YOMIURI (Page 4) (Abridged)
March 28, 2008

Prime Minister Yasuo Fukuda announced yesterday a set of new
proposals centering on a plan to incorporate the road-related tax
revenues into the general account starting in fiscal 2009 by
abolishing the road-use revenue system. His announcement that the
government and ruling coalition would implement the plan without
consent of the major opposition Democratic Party of Japan has
created a sensation in the Liberal Democratic Party. Some have
reacted positively, saying that the outstanding issue since the
Koizumi administration would finally move forward, while some others
insisted that an agreement with the DPJ is a precondition for
implementing the proposals. The prime minister's plan is likely to
continue stirring up controversy.

An hour and a half before the prime minister held the press
conference yesterday afternoon, some 30 junior LDP members,
including House of Representatives member Masaaki Taira, held a
meeting with Fukuda at his official residence. In the session, the
group presented a set of proposals calling for such steps as
allocating the highway tax revenues for general expenditures
starting in fiscal 2009 and shortening the 10-year midterm road
improvement program to a five-year plan.

The group's proposals that were similar to Fukuda's pleased the
prime minister immensely.

TOKYO 00000858 006 OF 006

Meanwhile, a Machimura faction member, who has supported the reform
policy line advocated by former Prime Minister Abe and his
predecessor Koizumi, noted yesterday: "In order to boost his public
support, Prime Minister Fukuda must implement reforms regardless of
a backlash within the party." A junior member advocating the general
account approach also commented, "If the prime minister had not made
bold proposals, I intended to revolt against the party decision
during a second Lower House vote."

LDP Election Strategy Council Chairman Makoto Koga, the "don" of the
road policy clique in the LDP, also told reporters: "The proposals
were so audacious that I was really surprised. The prime minister
has vowed to protect local fiscal resources. Can he still deliver on
his promise after placing the road-use revenues into the general
account?" Highway Research Commission Chairman Yuji Yamamoto
indicated that an agreement with the DPJ would be a prerequisite for
the Fukuda proposals, noting, "Without the DPJ's consent, the
proposals would go down the drain." An influential road policy
specialist commented, "Reaching an accord with the DPJ is not
possible.
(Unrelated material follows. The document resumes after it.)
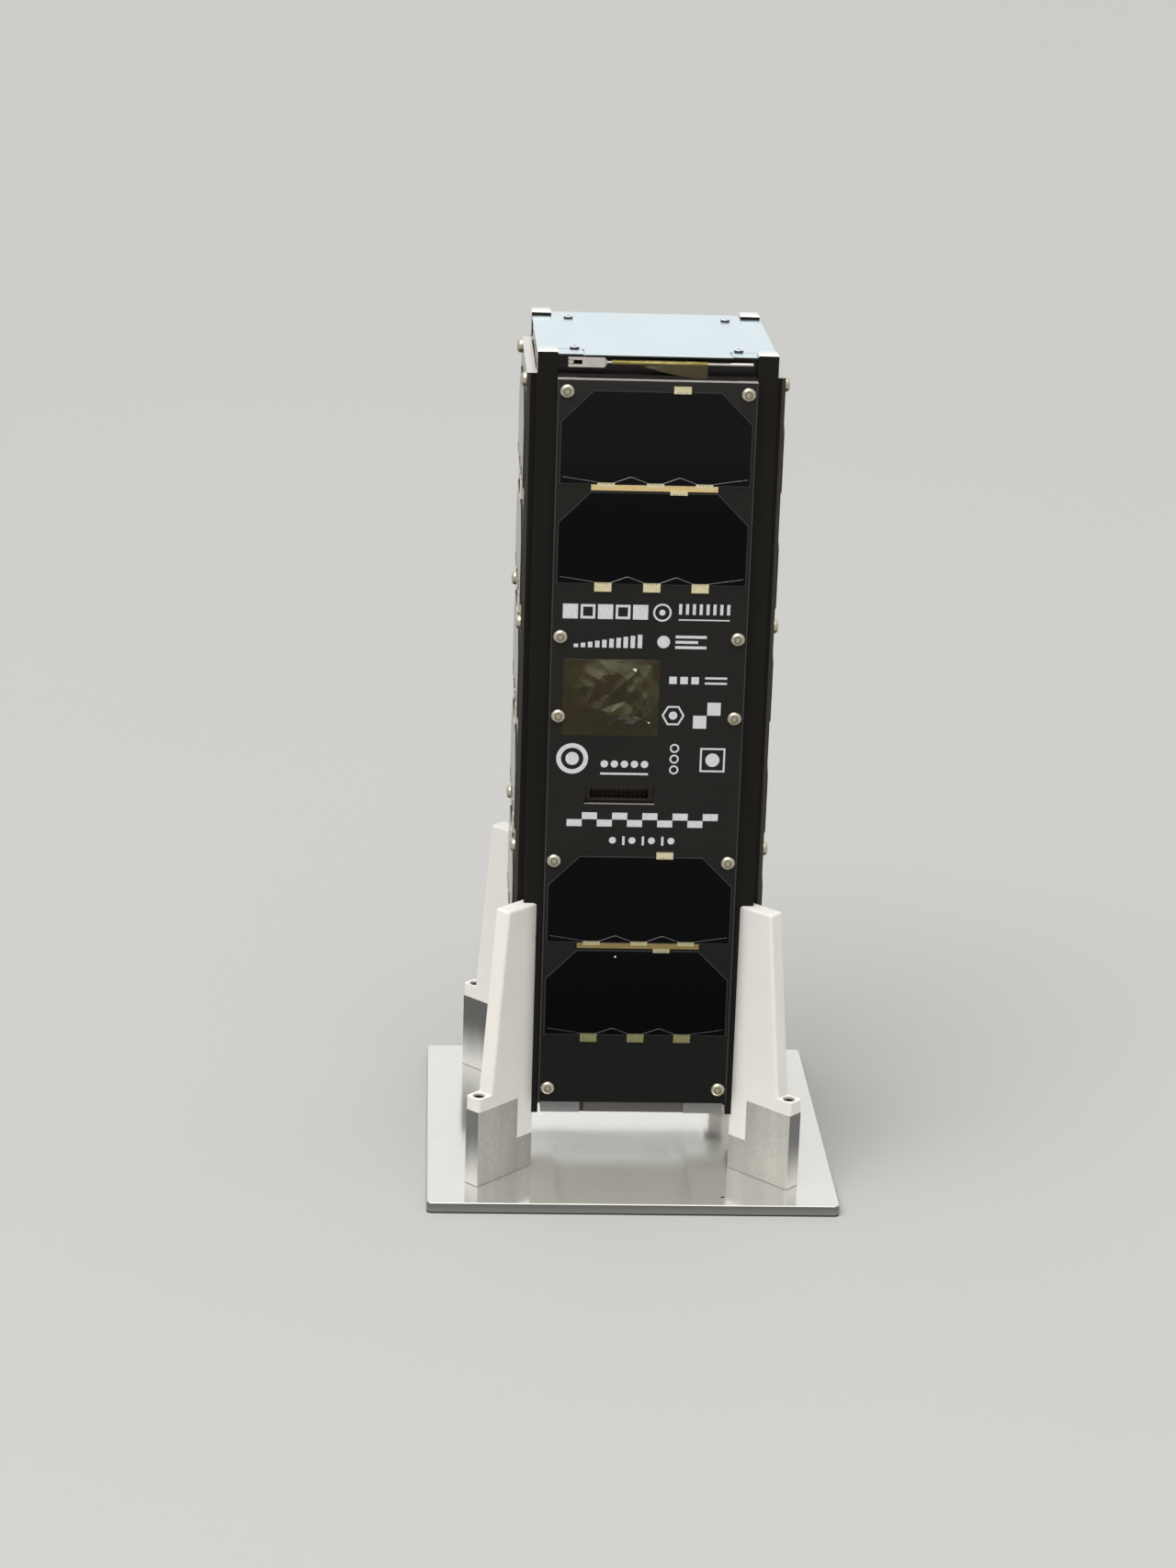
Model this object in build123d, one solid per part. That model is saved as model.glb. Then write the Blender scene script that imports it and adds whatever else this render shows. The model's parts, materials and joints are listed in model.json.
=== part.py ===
from build123d import *
import os

# A three-unit cube satellite that stands upright in a display holder.
# Millimetres, +Z up. The origin is the middle of the base plate's underside, and -Y is the front face.

# Display holder
BASE_SIZE = 180.0
BASE_THICK = 5.0
BASE_CORNER_R = 2.5
BASE_EDGE = 0.35
STRIP_THICK = 8.0
POST_INNER = 66.0
POST_OUTER = 100.0
POST_HEIGHT = 35.0
POST_EDGE = 0.7
NOTCH_LENGTH = 9.4
NOTCH_DEPTH = 19.0
TOWER_TOP = 129.0
TOWER_TOP_OUT = 84.0
TOWER_FOOT_OUT = 92.5
EAR_THICK = 6.0
EAR_HOLE_OUT = 95.9
EAR_HOLE_R = 2.75
EAR_HOLE_DEPTH = 4.3
BASE_SCREW_OUT = 87.0
COUNTERBORE_R = 3.2
COUNTERBORE_DEPTH = 3.0
TOWER_EDGE_R = 1.5
TOWER_TOP_R = 1.2
PIN_HOLE_R = 0.8
PIN_HOLE_DEPTH = 2.0
PIN_HOLE_PLACE = (39.3, -81.5)

# Satellite body
RAIL_FOOT = 30.7
BODY_SIZE = 100.0
BODY_HEIGHT = 340.5
RAIL_WIDTH = 8.5
RAIL_TOP_EDGE = 0.6
RAIL_FOOT_EDGE = 0.2
FLANGE_WIDTH = 8.0
FLANGE_THICK = 2.0
PANEL_LOW = 7.0
PANEL_HIGH = 329.2
BACKING_THICK = 2.5
BOARD_THICK = 1.6
SLOT_LOW = 145.3
SLOT_HIGH = 152.8
SLOT_LEFT = -25.5
SLOT_RIGHT = 4.9
PORT_X = -15.0
PORT_Z = 193.0
PORT_WIDTH = 26.0
PORT_HEIGHT = 18.0

# Solar cells and their gold contacts
CELL_WIDTH = 80.0
CELL_HEIGHT = 39.8
CELL_THICK = 0.6
CELL_STEP = 0.3
CELL_RIM = 0.5
CELL_CLIP = 13.4
TAB_WIDTH = 7.2
TAB_THICK = 0.25
TAB_OVERLAP = 0.9
TOP_TAB_X = 10.2
LOW_TAB_X = (-20.3, 0.3, 20.7)
PAD_HEIGHT = 2.2
LOW_PAD_HEIGHT = 3.0
BAR_WIDTH = 53.0
BAR_HEIGHT = 2.4

# Top deck, antenna bay and foot plate
DECK_TOP = 338.8
DECK_THICK = 0.6
DECK_SLIT = 0.5
DECK_SLIT_DEPTH = 0.4
DECK_TAB_IN = 30.5
DECK_TAB_BACK = -38.0
DECK_TAB_FRONT = -48.6
BAY_HALF = 44.0
BAY_INNER = 30.0
BAY_RIM = 49.5
BAY_RIM_THICK = 1.5
CORNER_GAP = 0.1
FOOT_LOW = 0.4
FOOT_GAP = 1.2
FOOT_RECESS_WIDTH = 46.0
FOOT_RECESS_DEPTH = 0.8
FOOT_GROOVE_X = -22.1
FOOT_GROOVE_WIDTH = 1.8
FOOT_GROOVE_DEPTH = 1.0
FOOT_WINDOW = 62.0
FOOT_FLOOR_LOW = 3.5
STACK_SIZE = 82.0
STACK_HEIGHT = 300.0
PLUG_WIDTH = 27.0
PLUG_HEIGHT = 6.0
PLUG_FACE = 50.6
PLUG_POCKET = 6.0
PLUG_WALL = 0.8

# Antennas
HINGE_X = -36.2
HINGE_Y = -48.0
ROD_Z = 335.7
ROD_R = 0.75
ROD_END = 39.5
FORK_HEIGHT = 4.2
FORK_GAP = 1.8
FORK_WIDTH = 3.2
FORK_ROOT = -31.5
BLOCK_END = -22.3
NOSE_END = -21.2
PIN_R = 0.5
PIN_PLAY = 0.05
LUG_HEIGHT = 1.3
LUG_R = 1.5

# The four corners of the body, by the turn in degrees of the strip that holds each.
CORNERS = (("front_left", 225), ("front_right", 315), ("rear_right", 45), ("rear_left", 135))
# The four faces, by the turn in degrees that brings the front face there.
FACES = (("front", 0), ("right", 90), ("rear", 180), ("left", 270))
# Lower edges of the cells, above the rails' feet. The front face has two pairs of cells.
FRONT_PAIRS = ((242.5, 285.3), (38.9, 82.0))
OTHER_FIRST_CELL = 27.9
OTHER_PITCH = 50.3
OTHER_CELLS = 6

HALF = BODY_SIZE / 2
FACE_HALF = HALF - RAIL_WIDTH
BOARD_FACE = HALF + BACKING_THICK + BOARD_THICK
POST_TOP = BASE_THICK + POST_HEIGHT
NOTCH_OUT = POST_INNER + NOTCH_LENGTH
NOTCH_FLOOR = POST_TOP - NOTCH_DEPTH
EAR_TOP = POST_TOP + EAR_THICK


def save(shape, name):
    """Writes one named piece."""
    export_step(shape, f"parts/{name}.step")


def slab(x_range, y_range, z_range):
    """A plain block between two values on each axis."""
    size = [high - low for low, high in (x_range, y_range, z_range)]
    middle = [(high + low) / 2 for low, high in (x_range, y_range, z_range)]
    return Pos(*middle) * Box(*size)


def rod_between(radius, x, y, z_low, z_high):
    """An upright round bar or hole."""
    return Pos(x, y, (z_low + z_high) / 2) * Cylinder(radius, z_high - z_low)


def strip(points, thick=STRIP_THICK):
    """A plate of even thickness from its outline of distance out from the axis and height."""
    outline = Plane.XZ * make_face(Polyline(*points, close=True))
    return Pos(0, thick / 2, 0) * extrude(outline, thick)


def upright_edges(shape):
    """The edges of a shape that run straight up."""
    return shape.edges().filter_by(Axis.Z)


def edge_at(shape, x, y, z):
    """The edge that passes nearest to a point."""
    return shape.edges().sort_by_distance((x, y, z))[0]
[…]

Revision talks are over now," apparently with little
respect for the prime minister's new policy course.

The proposals also drew fire from a lawmaker from a local district,
complaining: "The prime minister's proposals have not undergone any
party procedures. I have repeatedly told people in my home
constituency that the road revenues are essential for building and
repairing roads. Is he going to force me to throw what I promised
into the wastebasket?" Local heads also expressed concerns, with
Miyazaki Governor Hideo Higashikokubaru saying, "The trend of
incorporating the road-use revenues into the general account seems
unavoidable. We would like to know exactly how the central
government is going to allocate revenues to local regions."